Cooke may disagree with both of them, but Gibbs said: "If we go back to him two or three times, he'll weigh that. There's also times when he has just said, 'No, we're not going to do that.' His instincts are usually right."
Cooke asks questions. Why is this guy playing? Why isn't that guy playing? Has this guy lost a step? Are you sure you want to keep this guy? The amazing part -- the part that makes him unique in an era when owners often act as both coaches and general managers -- is that Cooke listens. He has opinions, but he almost never overrules his football people.
"Occasionally, I will offer advice that may be contrary to what they intend to do," Cooke said. "I constantly allow them to change my mind. They know better. I'm not on the firing line. Joe knows better about certain things. I can ask because we have a rapport, an understanding, a genuine affection for each other. It enables me to ask him leading questions. Joe accepts that as coming from not just an interested inquirer, but from a fellow who has been in professional sports since 1951."
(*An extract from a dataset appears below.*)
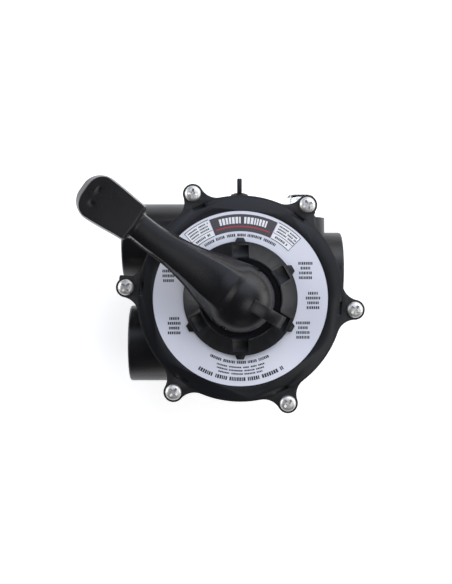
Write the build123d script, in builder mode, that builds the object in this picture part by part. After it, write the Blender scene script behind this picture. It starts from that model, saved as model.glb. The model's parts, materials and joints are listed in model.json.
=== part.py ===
from build123d import *
import os
from math import acos, cos, degrees, radians, sin, sqrt, tan

# Top-mount multiport valve for a pool sand filter: a bowl with three threaded side ports and
# a neck that clamps on the tank, a cover with a notched crown, and a lever that lifts a
# spring-loaded key off its gasket and turns it from one position to the next.
# Millimetres, +Z up, origin on the valve's axis at the foot of the neck.

os.makedirs("parts", exist_ok=True)

# ---- Driving dimensions: casing ----
spigot_height = 16.0            # end of the neck that drops into the tank's mouth
spigot_radius = 56.0
neck_wall = 6.0
clamp_flange_height = 9.0
clamp_flange_radius = 74.0
clamp_bevel = 4.0               # sloping top of the clamp flange
barrel_height = 17.0            # plain neck between clamp flange and bowl
barrel_radius = 58.0
bowl_height = 80.0
bowl_radius = 72.0
bowl_wall = 5.0
bowl_floor = 6.0
bowl_chamfer = 6.0
joint_flange_height = 8.0       # flange that the cover is screwed to
ring_margin = 10.0              # joint flange and cover, beyond the bowl
wall_overlap = 1.0              # how far webs and the plate's rim run into the bowl's wall
plate_rim = 6.0                 # port plate's rim, inside the key's edge
window_half_angle = 24.0        # windows from the neck up into the bowl
window_margin = 1.0
socket_window_margin = 8.0      # socket's side window, less than the height that it opens in

# ---- Driving dimensions: ports ----
port_radius = 31.75             # outside of a 1 1/2 in threaded boss
port_thread_radius = 22.2       # minor radius of the 1 1/2 in pipe thread
port_thread_length = 27.0
port_bore_radius = 19.0
port_axis_height = 38.0         # above the bottom of the bowl
port_edge_round = 2.0
pump_port_y = 48.0
pump_port_rise = 25.5           # mouth beyond the bowl's wall
return_port_y = -38.0
return_port_rise = 20.0
waste_port_y = 24.0
waste_port_rise = 13.5
port_way_depth = 12.0           # how far a port's way runs past the bowl's inner wall

# ---- Driving dimensions: screws and ears ----
screw_count = 6
first_screw_angle = 54.4
bolt_margin = 9.3               # screws' circle beyond the ring
ear_radius = 8.0
ear_fillet = 14.0
ear_height = 6.0
screw_radius = 3.0
screw_hole_clearance = 0.3
screw_head_radius = 6.4
screw_head_height = 3.6
nut_width = 10.0
nut_height = 5.5
screw_point = 2.5               # screw standing out of its nut
thread_clearance = 0.02         # nut's bore round the screw
square_corner_width = 9.4       # the one ear with a square corner
square_corner_length = 20.0
square_corner_round = 1.5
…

Gibbs: "I've found he has great insight. He has said things to me that dumbfounded me. They were so off the wall. Something would be going so good and he'd say, 'I'm telling you, that's a problem over there.' Almost every time, he has been right."Giving Credit Where It's Due
Cooke said he's hesitant to be interviewed on the subject because it might look as if he's taking too much credit for the success of the organization. But almost every conversation with the people who run the Redskins goes back to Cooke, his management style and his hunger to do whatever is necessary to win. He's not the protoype sports owner in 1991. He does not negotiate contracts. He does not stand on the sidelines and pal around with his players. He does not hug his coach at midfield.
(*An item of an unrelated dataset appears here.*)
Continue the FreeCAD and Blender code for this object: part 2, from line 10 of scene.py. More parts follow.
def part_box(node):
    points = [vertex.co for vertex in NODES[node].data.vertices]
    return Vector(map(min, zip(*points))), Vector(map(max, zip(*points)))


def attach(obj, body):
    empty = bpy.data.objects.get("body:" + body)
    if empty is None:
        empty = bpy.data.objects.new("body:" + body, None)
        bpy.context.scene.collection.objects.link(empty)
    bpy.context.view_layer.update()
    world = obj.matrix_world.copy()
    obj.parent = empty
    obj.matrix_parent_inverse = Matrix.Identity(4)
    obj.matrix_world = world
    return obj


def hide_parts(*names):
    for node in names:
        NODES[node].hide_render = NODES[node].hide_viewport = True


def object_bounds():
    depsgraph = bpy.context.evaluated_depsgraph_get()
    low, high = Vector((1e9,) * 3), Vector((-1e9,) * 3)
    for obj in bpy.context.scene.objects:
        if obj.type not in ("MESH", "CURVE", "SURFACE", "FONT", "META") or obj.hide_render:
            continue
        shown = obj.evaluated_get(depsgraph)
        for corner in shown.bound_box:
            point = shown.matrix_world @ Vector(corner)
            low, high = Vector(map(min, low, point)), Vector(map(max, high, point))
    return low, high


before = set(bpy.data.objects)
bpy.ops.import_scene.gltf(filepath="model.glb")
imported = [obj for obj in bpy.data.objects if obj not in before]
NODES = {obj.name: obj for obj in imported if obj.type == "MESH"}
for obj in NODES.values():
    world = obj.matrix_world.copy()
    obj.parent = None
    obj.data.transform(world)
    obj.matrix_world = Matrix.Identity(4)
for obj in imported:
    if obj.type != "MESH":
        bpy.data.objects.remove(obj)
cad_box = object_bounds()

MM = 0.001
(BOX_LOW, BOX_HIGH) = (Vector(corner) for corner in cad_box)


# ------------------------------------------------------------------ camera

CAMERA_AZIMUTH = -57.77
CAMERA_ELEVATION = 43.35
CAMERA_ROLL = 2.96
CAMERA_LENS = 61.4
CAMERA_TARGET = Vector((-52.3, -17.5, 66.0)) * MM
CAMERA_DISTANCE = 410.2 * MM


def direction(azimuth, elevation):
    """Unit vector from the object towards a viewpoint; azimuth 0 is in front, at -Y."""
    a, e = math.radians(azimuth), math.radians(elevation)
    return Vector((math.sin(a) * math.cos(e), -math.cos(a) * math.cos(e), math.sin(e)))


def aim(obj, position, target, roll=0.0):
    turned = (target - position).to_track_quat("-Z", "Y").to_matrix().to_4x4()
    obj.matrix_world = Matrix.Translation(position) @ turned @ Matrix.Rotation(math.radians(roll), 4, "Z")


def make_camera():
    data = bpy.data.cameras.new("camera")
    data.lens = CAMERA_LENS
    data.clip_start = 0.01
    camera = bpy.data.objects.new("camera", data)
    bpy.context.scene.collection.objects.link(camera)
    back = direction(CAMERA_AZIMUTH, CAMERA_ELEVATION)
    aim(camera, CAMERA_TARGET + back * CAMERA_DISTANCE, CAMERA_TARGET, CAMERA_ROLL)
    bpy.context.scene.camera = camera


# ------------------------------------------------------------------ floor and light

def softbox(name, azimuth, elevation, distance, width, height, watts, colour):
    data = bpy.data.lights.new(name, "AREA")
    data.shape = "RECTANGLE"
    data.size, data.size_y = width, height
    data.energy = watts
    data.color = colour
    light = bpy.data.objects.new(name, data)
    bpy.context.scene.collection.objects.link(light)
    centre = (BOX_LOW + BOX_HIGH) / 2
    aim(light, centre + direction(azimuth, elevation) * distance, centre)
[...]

Yet there may not be a more opinionated owner in sports. The people who've sat across a negotiating table from him say he can be extremely difficult and stubborn. But the people operating the Redskins -- and various agents and officials with other pro teams -- say he probably is the best owner in sports.
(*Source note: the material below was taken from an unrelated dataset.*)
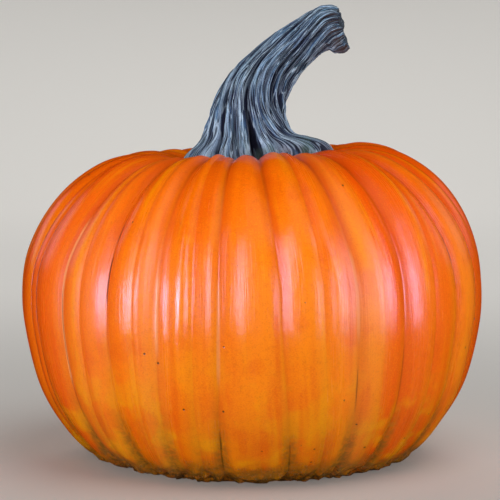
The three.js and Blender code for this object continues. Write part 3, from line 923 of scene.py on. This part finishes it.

It's Cooke who allowed Casserly and Gibbs to spend about $3 million on Plan B free agents even while knowing most of the signees would end up on the waiver wire. Indeed, the Redskins probably spent some money badly, but they also found five players who'll start Sunday against the New York Giants.
It's Cooke who okayed the $6 million signing of free agent Wilber Marshall even though he was skeptical about the deal, especially because it meant surrendering a pair of first-round draft picks.
Likewise, when the Redskins debated whether to keep veteran running back Gerald Riggs this summer, the arguments were over how many carries he'd get and if his presence would rob youngsters John Settle and Ricky Ervins of playing time. Gibbs said that Riggs could be a valuable part of the Redskins, so Riggs stayed. His $1 million salary for a reduced role apparently was never a factor.
"Never," said a team source. "Mr. Cooke wants to know, 'Can he help us?' "
Similarly, the Redskins kept running back Kelvin Bryant and his $750,000 salary last season even though he was going to be only a third-down specialist. Cooke may have thought it cost too much to bring Doug Williams in as a backup quarterback in 1986, but when Gibbs and Beathard persisted, Williams was signed.
"One of the main ingredients of the relationship is that I do not dogmatically interfere with the proposals they advance to me," Cooke said. "I generally say, 'If that's how you feel, go ahead.' Occasionally, I'll say, 'Go ahead with it. I don't agree with it, but go ahead. Do it your way. You're responsible.' " A Hands-On Approach
Ask Cooke about the role of an owner and he says he operates the Redskins about the same way he operates the Chrysler Building, the Los Angeles Daily News or any of his other enterprises.
"I hire the best people I can afford and the best people I can find to run the various divisions," he said. "I ask that they keep me informed of what they're doing, and they must do that. Nowadays, it's called hands-on operation. I simply want to know what's going on. But I rely on their judgment to do what they think is best."
He speaks fondly of both Gibbs and Casserly.
"I think the respect, the mutual respect, began almost that first night at the Waldorf Towers," Cooke said of Gibbs. "I liked him within 30-40 minutes of conversation. I respect the man, his intelligence, his talent as a coach and his integrity. I would like to think that is reciprocated."
And Casserly "is one of the most persevering, hard-working men I have in the entire company," Cooke continued. "He just won't give up. He's a bulldog. He doesn't understand quitting hours. He just works until the job is done. He's been a marvelous learner in the art of negotiation, which I think I have some abilities at. He's learned quickly and he's very intelligent."
Rumors surface about once a season that Gibbs is considering retirement. Cooke laughs. "I don't know how much longer I'm going to live, but if I knew, I'd say he'd coach the Redskins at least that length of time, plus another 10 or 15 years. You hear this stuff about burnout. That's the most asinine thing I've ever heard of. He would burn out if he weren't faced with this intensity. He thrives on this. It's fodder for him. Same as I do and most of the successful men I've ever met in my life. Casserly is the same way."
Gibbs said he has never forgotten how lucky he is to work for an owner who has made winning the first priority no matter the cost and an owner who allows football people to make football decisions.
"I'm one of the most fortunate guys in coaching," Gibbs said. "I think anybody could have come here and been successful because of him. Some of my friends got jobs other places and they didn't have the same kind of support. You're not going to win in those cases. I happened to come to a place with someone special. He understands the role of an owner better than anyone I've been around."